Dealing with inactive social media accounts can be tricky. For example, Facebook may take steps to “memorialize” an account when it receives what it believes to be a valid report that a person is deceased, but its procedure does not specify that such a report must come from a verified family member or executor (https://www.facebook.com/help/contact/234739086860192). A hospitalized user whose account is memorialized due to a mistaken report will lose the ability to log in or change settings or content. This can be avoided if someone else has the ability to log into and monitor the account.
Other social media companies have different approaches. Twitter deactivates an account only upon receipt of documents proving that the requestor has legal authority to represent the user, along with a copy of the account holder’s birth or death certificate (http://www.thedigital-beyond.com/2014/04/what-happens-to-your-twitter-account-when-you-die/). Google, in contrast, offers a feature called Inactive Account Manager, which allows the account holder to direct what should happen to the account after a prespecified period of inactivity.
Many individuals conduct professional business online—for example, buying and selling items on eBay, or writing articles for a blog. If so, a client should provide detailed instructions on how such an ebusiness should be handled in case of emergency and which parties should be contacted in reference to online obligations. If a client uses PayPal or a similar service, the accounts and log-in information should be included in the key documents file.

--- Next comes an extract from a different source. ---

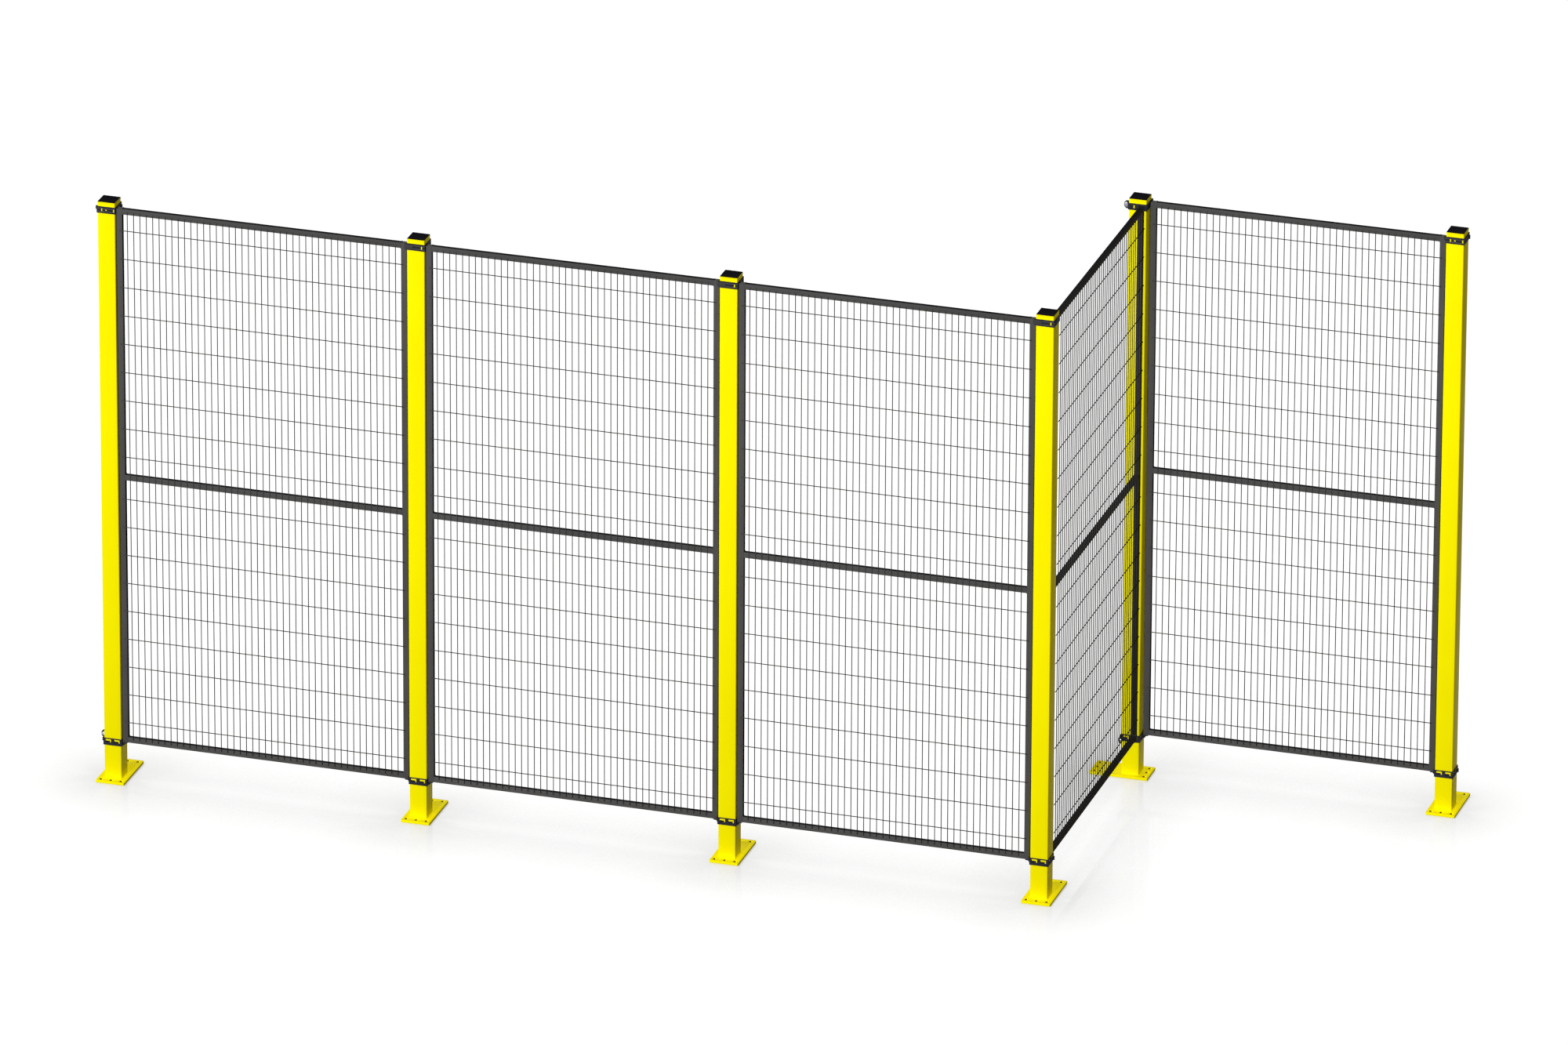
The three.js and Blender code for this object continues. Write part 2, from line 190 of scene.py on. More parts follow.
def markFaces(piece, name, chosen):
    # keeps the faces that chosen picks as an attribute, for a painted shade or highlight colour
    mark = piece.data.attributes.new(name, "FLOAT", "FACE")
    mark.data.foreach_set("value", [float(chosen(polygon)) for polygon in piece.data.polygons])


# finishes

def newGroup(name, sockets):
    # a shader group, with sockets as (name, way, kind, default)
    group = bpy.data.node_groups.new(name, "ShaderNodeTree")
    for socketName, way, kind, value in sockets:
        socket = group.interface.new_socket(name=socketName, in_out=way, socket_type=kind)
        if value is not None:
            socket.default_value = value
    return group, addNode(group, "NodeGroupInput").outputs, addNode(group, "NodeGroupOutput").inputs


def coatGrainGroup():
    # powder coat: fine orange peel, a few grains, and slow clouds of shade
    group, given, out = newGroup("coatGrain", [
        ("Vector", "INPUT", "NodeSocketVector", None), ("Peel Scale", "INPUT", "NodeSocketFloat", 700.0),
        ("Cloud Scale", "INPUT", "NodeSocketFloat", 4.0), ("Height", "OUTPUT", "NodeSocketFloat", None),
        ("Cloud", "OUTPUT", "NodeSocketFloat", None), ("Grain", "OUTPUT", "NodeSocketFloat", None)])
    peel = addNode(group, "ShaderNodeTexNoise", {"Vector": given["Vector"], "Scale": given["Peel Scale"],
                                                 "Detail": 2.0, "Roughness": 0.45})
    cells = addNode(group, "ShaderNodeTexVoronoi", {"Vector": given["Vector"], "Scale": given["Peel Scale"]},
                    feature="SMOOTH_F1")
    clouds = addNode(group, "ShaderNodeTexNoise", {"Vector": given["Vector"], "Scale": given["Cloud Scale"],
                                                   "Detail": 4.0, "Roughness": 0.55})
    cloud = mapped(group, clouds.outputs["Fac"], 0.35, 0.65)
    height = maths(group, "MULTIPLY_ADD", cells.outputs["Distance"], 0.6, peel.outputs["Fac"])
    grain = mapped(group, peel.outputs["Fac"], 0.5, 0.75)
    group.links.new(height, out["Height"])
    group.links.new(cloud, out["Cloud"])
    group.links.new(grain, out["Grain"])
    return group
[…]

Unfortunately, CPAs cannot prevent death or serious illness from wreaking havoc in the personal lives of clients and their loved ones. But they can help clients be better prepared for disaster when it strikes. This includes near-term help in the form of locating resources and identifying financial issues that need attention, as well as long-term support in the form of tax or other professional advice to address changes in circumstances.
It is important to be proactive: the checklist provided in the sidebar offers a framework that CPAs can build upon with clients to put plans in place for dealing with critical financial and other issues in case of emergency.